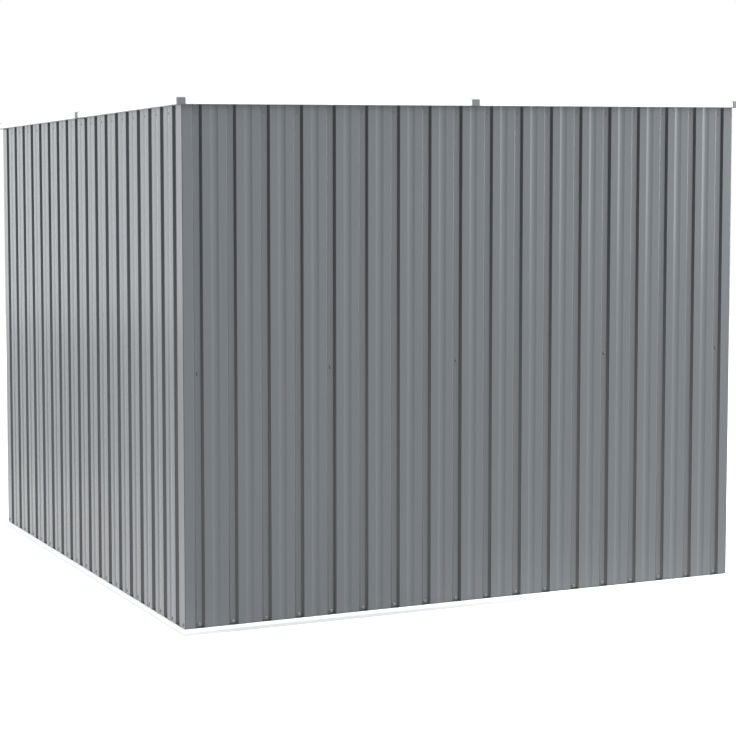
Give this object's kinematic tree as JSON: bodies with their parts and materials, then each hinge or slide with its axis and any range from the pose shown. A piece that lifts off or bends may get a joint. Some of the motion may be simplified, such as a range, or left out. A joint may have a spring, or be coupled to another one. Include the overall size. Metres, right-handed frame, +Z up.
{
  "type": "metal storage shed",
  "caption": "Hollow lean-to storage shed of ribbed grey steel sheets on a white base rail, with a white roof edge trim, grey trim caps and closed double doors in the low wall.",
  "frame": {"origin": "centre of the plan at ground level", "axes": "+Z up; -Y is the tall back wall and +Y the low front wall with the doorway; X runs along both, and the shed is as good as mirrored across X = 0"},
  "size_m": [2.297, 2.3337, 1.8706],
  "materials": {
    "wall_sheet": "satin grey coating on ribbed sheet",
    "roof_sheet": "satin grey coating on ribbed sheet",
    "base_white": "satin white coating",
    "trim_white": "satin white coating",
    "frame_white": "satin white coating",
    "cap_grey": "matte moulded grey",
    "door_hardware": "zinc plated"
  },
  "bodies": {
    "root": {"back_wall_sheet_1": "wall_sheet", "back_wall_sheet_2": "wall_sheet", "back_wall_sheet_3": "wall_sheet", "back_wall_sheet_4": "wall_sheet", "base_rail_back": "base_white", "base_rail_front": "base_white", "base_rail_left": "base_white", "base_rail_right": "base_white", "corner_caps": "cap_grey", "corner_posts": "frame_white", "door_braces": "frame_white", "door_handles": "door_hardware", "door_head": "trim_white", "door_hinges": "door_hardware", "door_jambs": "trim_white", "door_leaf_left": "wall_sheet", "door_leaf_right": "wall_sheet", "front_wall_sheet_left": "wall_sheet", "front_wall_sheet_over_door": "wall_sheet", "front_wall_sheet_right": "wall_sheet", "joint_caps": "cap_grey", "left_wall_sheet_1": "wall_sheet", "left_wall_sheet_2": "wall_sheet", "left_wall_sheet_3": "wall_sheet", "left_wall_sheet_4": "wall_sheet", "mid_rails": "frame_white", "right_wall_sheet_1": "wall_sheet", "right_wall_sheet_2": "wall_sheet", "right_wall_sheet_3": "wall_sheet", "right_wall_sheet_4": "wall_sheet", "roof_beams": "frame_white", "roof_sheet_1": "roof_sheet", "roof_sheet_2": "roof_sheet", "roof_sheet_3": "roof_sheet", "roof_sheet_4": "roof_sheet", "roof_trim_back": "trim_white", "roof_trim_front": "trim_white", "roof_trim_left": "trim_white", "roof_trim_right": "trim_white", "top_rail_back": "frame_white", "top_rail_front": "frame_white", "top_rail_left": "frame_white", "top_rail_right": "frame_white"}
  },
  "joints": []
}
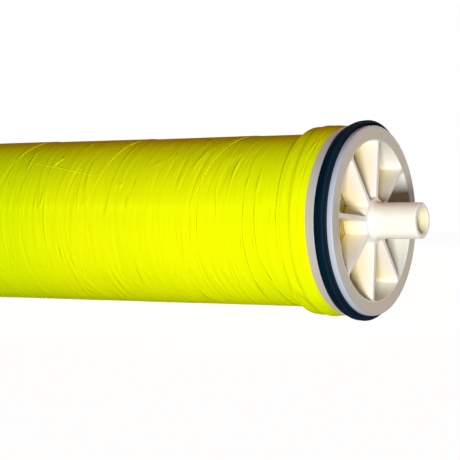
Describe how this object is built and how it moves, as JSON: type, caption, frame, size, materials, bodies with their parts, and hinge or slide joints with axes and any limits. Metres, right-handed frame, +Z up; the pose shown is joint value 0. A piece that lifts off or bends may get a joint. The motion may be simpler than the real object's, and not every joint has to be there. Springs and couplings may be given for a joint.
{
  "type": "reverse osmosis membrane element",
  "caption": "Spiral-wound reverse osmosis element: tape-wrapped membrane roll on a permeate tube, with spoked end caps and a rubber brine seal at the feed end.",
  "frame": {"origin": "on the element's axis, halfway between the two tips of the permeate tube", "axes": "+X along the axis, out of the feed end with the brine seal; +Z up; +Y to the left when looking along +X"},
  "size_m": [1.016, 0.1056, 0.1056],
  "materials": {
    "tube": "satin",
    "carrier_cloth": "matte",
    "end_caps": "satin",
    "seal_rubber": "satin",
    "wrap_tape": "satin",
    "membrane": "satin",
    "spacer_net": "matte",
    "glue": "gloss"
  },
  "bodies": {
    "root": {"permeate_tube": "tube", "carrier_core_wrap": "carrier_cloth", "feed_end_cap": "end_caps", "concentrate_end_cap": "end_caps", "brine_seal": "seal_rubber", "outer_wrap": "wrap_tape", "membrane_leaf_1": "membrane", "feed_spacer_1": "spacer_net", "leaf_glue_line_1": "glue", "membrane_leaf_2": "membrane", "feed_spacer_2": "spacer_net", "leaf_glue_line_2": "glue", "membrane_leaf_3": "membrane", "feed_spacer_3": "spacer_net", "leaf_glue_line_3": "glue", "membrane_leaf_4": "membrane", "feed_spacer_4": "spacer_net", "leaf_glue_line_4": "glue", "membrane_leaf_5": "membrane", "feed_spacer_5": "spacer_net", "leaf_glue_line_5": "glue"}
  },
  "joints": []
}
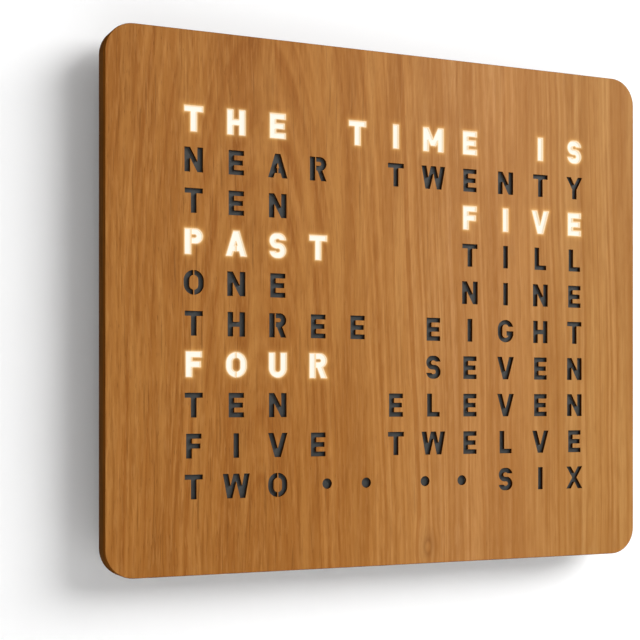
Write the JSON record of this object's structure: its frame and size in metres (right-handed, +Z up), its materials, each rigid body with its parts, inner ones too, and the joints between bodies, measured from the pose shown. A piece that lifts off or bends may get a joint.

# Problem details
Take the listing above and write it out again exactly.

# Exercise response
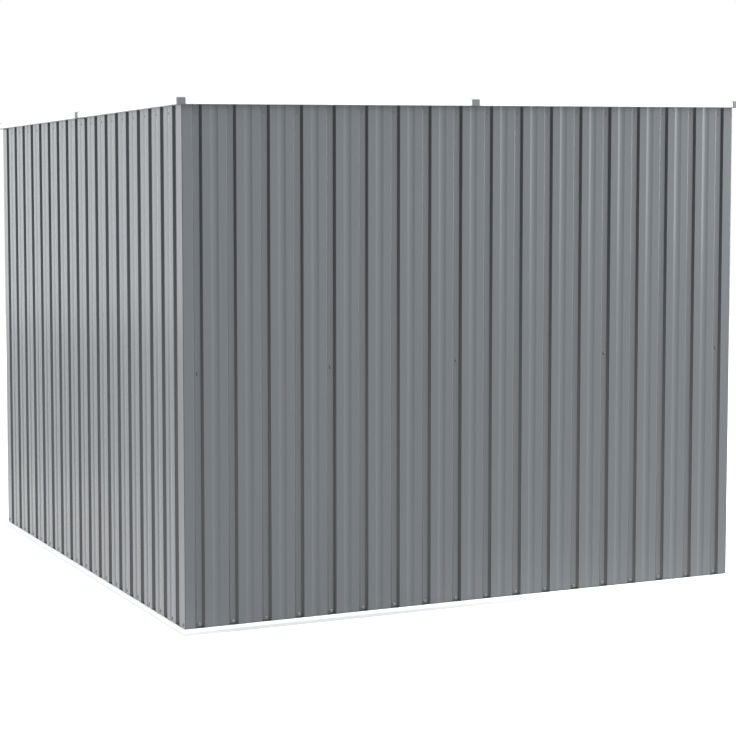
Give this object's kinematic tree as JSON: bodies with their parts and materials, then each hinge or slide with its axis and any range from the pose shown. A piece that lifts off or bends may get a joint. Some of the motion may be simplified, such as a range, or left out. A joint may have a spring, or be coupled to another one. Include the overall size. Metres, right-handed frame, +Z up.
{
  "type": "metal storage shed",
  "caption": "Hollow lean-to storage shed of ribbed grey steel sheets on a white base rail, with a white roof edge trim, grey trim caps and closed double doors in the low wall.",
  "frame": {"origin": "centre of the plan at ground level", "axes": "+Z up; -Y is the tall back wall and +Y the low front wall with the doorway; X runs along both, and the shed is as good as mirrored across X = 0"},
  "size_m": [2.297, 2.3337, 1.8706],
  "materials": {
    "wall_sheet": "satin grey coating on ribbed sheet",
    "roof_sheet": "satin grey coating on ribbed sheet",
    "base_white": "satin white coating",
    "trim_white": "satin white coating",
    "frame_white": "satin white coating",
    "cap_grey": "matte moulded grey",
    "door_hardware": "zinc plated"
  },
  "bodies": {
    "root": {"back_wall_sheet_1": "wall_sheet", "back_wall_sheet_2": "wall_sheet", "back_wall_sheet_3": "wall_sheet", "back_wall_sheet_4": "wall_sheet", "base_rail_back": "base_white", "base_rail_front": "base_white", "base_rail_left": "base_white", "base_rail_right": "base_white", "corner_caps": "cap_grey", "corner_posts": "frame_white", "door_braces": "frame_white", "door_handles": "door_hardware", "door_head": "trim_white", "door_hinges": "door_hardware", "door_jambs": "trim_white", "door_leaf_left": "wall_sheet", "door_leaf_right": "wall_sheet", "front_wall_sheet_left": "wall_sheet", "front_wall_sheet_over_door": "wall_sheet", "front_wall_sheet_right": "wall_sheet", "joint_caps": "cap_grey", "left_wall_sheet_1": "wall_sheet", "left_wall_sheet_2": "wall_sheet", "left_wall_sheet_3": "wall_sheet", "left_wall_sheet_4": "wall_sheet", "mid_rails": "frame_white", "right_wall_sheet_1": "wall_sheet", "right_wall_sheet_2": "wall_sheet", "right_wall_sheet_3": "wall_sheet", "right_wall_sheet_4": "wall_sheet", "roof_beams": "frame_white", "roof_sheet_1": "roof_sheet", "roof_sheet_2": "roof_sheet", "roof_sheet_3": "roof_sheet", "roof_sheet_4": "roof_sheet", "roof_trim_back": "trim_white", "roof_trim_front": "trim_white", "roof_trim_left": "trim_white", "roof_trim_right": "trim_white", "top_rail_back": "frame_white", "top_rail_front": "frame_white", "top_rail_left": "frame_white", "top_rail_right": "frame_white"}
  },
  "joints": []
}
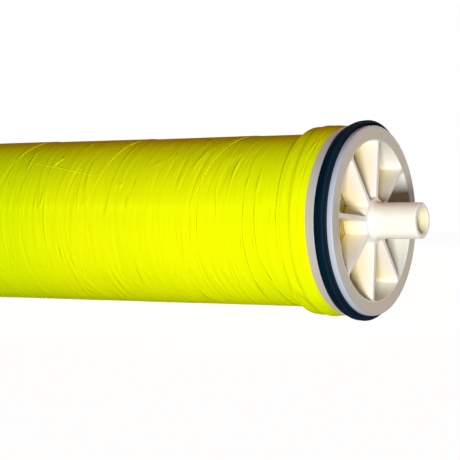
Describe how this object is built and how it moves, as JSON: type, caption, frame, size, materials, bodies with their parts, and hinge or slide joints with axes and any limits. Metres, right-handed frame, +Z up; the pose shown is joint value 0. A piece that lifts off or bends may get a joint. The motion may be simpler than the real object's, and not every joint has to be there. Springs and couplings may be given for a joint.
{
  "type": "reverse osmosis membrane element",
  "caption": "Spiral-wound reverse osmosis element: tape-wrapped membrane roll on a permeate tube, with spoked end caps and a rubber brine seal at the feed end.",
  "frame": {"origin": "on the element's axis, halfway between the two tips of the permeate tube", "axes": "+X along the axis, out of the feed end with the brine seal; +Z up; +Y to the left when looking along +X"},
  "size_m": [1.016, 0.1056, 0.1056],
  "materials": {
    "tube": "satin",
    "carrier_cloth": "matte",
    "end_caps": "satin",
    "seal_rubber": "satin",
    "wrap_tape": "satin",
    "membrane": "satin",
    "spacer_net": "matte",
    "glue": "gloss"
  },
  "bodies": {
    "root": {"permeate_tube": "tube", "carrier_core_wrap": "carrier_cloth", "feed_end_cap": "end_caps", "concentrate_end_cap": "end_caps", "brine_seal": "seal_rubber", "outer_wrap": "wrap_tape", "membrane_leaf_1": "membrane", "feed_spacer_1": "spacer_net", "leaf_glue_line_1": "glue", "membrane_leaf_2": "membrane", "feed_spacer_2": "spacer_net", "leaf_glue_line_2": "glue", "membrane_leaf_3": "membrane", "feed_spacer_3": "spacer_net", "leaf_glue_line_3": "glue", "membrane_leaf_4": "membrane", "feed_spacer_4": "spacer_net", "leaf_glue_line_4": "glue", "membrane_leaf_5": "membrane", "feed_spacer_5": "spacer_net", "leaf_glue_line_5": "glue"}
  },
  "joints": []
}
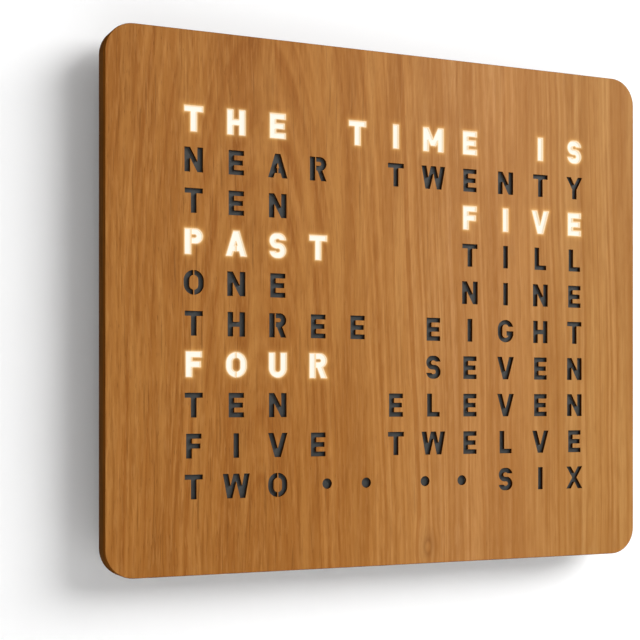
Write the JSON record of this object's structure: its frame and size in metres (right-handed, +Z up), its materials, each rigid body with its parts, inner ones too, and the joints between bodies, measured from the pose shown. A piece that lifts off or bends may get a joint.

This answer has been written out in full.